The special projects team also received the 2017 Best Digital News Story award of the international festival Visa pour l'Image for "Kosa i Kamen" (Коса и Камень; titled "Warm Waters Kamchatka" in English). The project was created in collaboration with photographer Vlad Sokhin and is about climate change in the Russian Far East.

=== Polzuyas Sluchayem: Take this opportunity ===
In December 2016, Help Needed launched an online platform, Pol'zuyas' Sluchayem (Пользуясь Случаем), aimed at involving a broader audience in fundraising for charity projects. The service allows anyone to raise funds for non-profit projects using any occasion such as a birthday, anniversary, or sporting event.

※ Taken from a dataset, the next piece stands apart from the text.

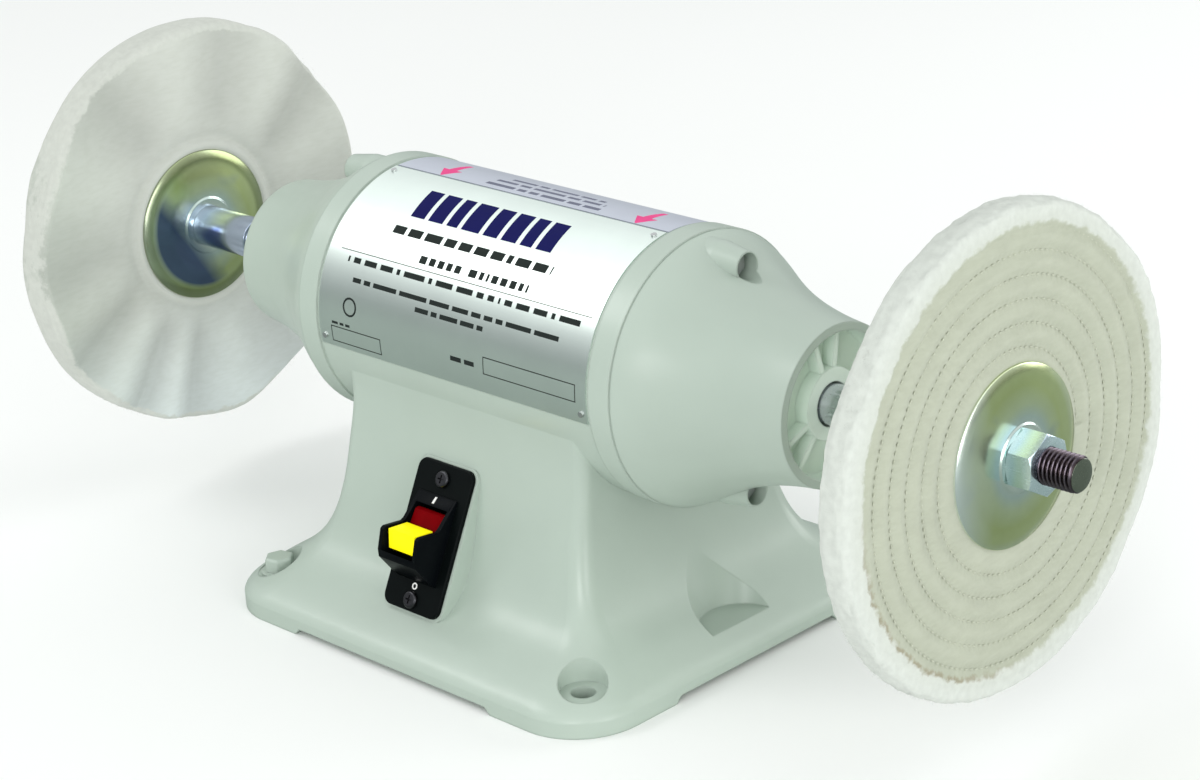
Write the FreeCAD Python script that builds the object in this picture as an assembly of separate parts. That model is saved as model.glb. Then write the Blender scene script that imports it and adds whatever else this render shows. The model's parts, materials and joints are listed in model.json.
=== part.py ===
"""Double-spindle bench grinder carrying two cloth buffs.

Frame: X along the spindle, -Y to the operator, +Z up. The origin is the centre of the base at the
level of its four pads. Lengths are in millimetres.
"""
import FreeCAD, Part
import math
import os

V = FreeCAD.Vector
AXIS_X = V(1, 0, 0)
AXIS_Y = V(0, 1, 0)
AXIS_Z = V(0, 0, 1)
SIDES = {"right": 1, "left": -1}

# spindle and wheels
SPINDLE_Z = 164.0
SPINDLE_END = 364.5
THREAD_R = 9.525
NECK_R = 11.0
JOURNAL_R = 12.5
ROTOR_SEAT_R = 14.0
SHOULDER_X = 252.0
WHEEL_X = 315.5
WHEEL_R = 127.0
WHEEL_HALF = {"right": 8.5, "left": 13.0}
CLAMP_HALF = 8.0
FLANGE_R = 47.0
FLANGE_SHEET = 2.2
FLANGE_DISH = 6.5
FLANGE_HUB_R = 17.0
SLEEVE_R = 12.7
NUT_AF = 28.6
NUT_THICK = 15.0

# barrel and bells
BARREL_R = 76.0
BARREL_FACE_R = 75.0
BARREL_BORE_R = 69.0
BARREL_HALF = 123.0
BAND_START = 108.0
BELL_END = 213.0
BELL_PROFILE = [
    (123.0, 75.4),
    (131.0, 72.0),
    (141.0, 66.4),
    (156.0, 58.6),
    (176.0, 51.0),
    (196.0, 46.3),
    (213.0, 44.0),
]
SPIGOT_DEPTH = 6.0
SPIGOT_WALL = 6.0
HUB_FLOOR_X = 201.0
HUB_RIM = 4.5
HUB_BOSS_X = 209.0
HUB_BOSS_R = 20.0
RIB_ANGLES = [-10.0, 17.0, 110.0, 137.0, 230.0, 257.0]
RIB_THICK = 3.4
RIB_END_X = 208.0
TIE_R = 63.0
TIE_SEAT_X = 143.0
TIE_BOSS_R = 11.0
TIE_BOSS_X = 137.0
TIE_NOSE_R = 8.2
TIE_NOSE_LONG = 17.0
TIE_POCKET_R = 7.4
TIE_SHANK_R = 3.0
TIE_HEAD_AF = 10.0

# ball bearing, 25 x 52 x 15
BEARING_OUT_R = 26.0
BEARING_START = 182.0
BEARING_WIDTH = 15.0
BALL_R = 3.97
BALL_PITCH_R = 19.25
BALL_COUNT = 9
GROOVE_R = 4.10
RACE_OUT_R = 22.0
RACE_IN_R = 16.5

# motor core
STATOR_R = 58.0
STATOR_BORE_R = 40.0
ROTOR_R = 39.5
CORE_HALF = 42.0
SLOT_COUNT = 24
WINDING_END = 74.0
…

Users can create pages for their events and invite their friends, colleagues and subscribers to raise funds for the projects they support.

=== Research ===
Study of the non-profit sector in Russia is one of the key activities of the foundation. Researchers of the foundation systematically collect, analyze and evaluate data on the sector. All research materials are publicly available on the foundation website.

=== Charitable tours ===
At the end of 2017, Help Needed won the Russian presidential grant to implement the "Charity Tour" program in the eastern regions of the country. The program's goal is to develop Russian civil society through combining efforts of regional NGOs and media, local authorities and business stakeholders. At the local level the project's goal is to enhance the professional skills of regional NGOs.

=== Publishing house ===
In 2017, the foundation opened its own publishing house to print books on charity, philanthropy and various aspects of development of the non-profit sector of the economy. According to foundation Chairman Mitya Aleshkovskiy, it is a logical and very important step for the foundation to regularly publish books which are essential for everyone involved in solving social problems. The first book published was a Russian edition of Uncharitable – How Restraints on Nonprofits Undermine Their Potential by American writer, entrepreneur and activist Dan Pallotta.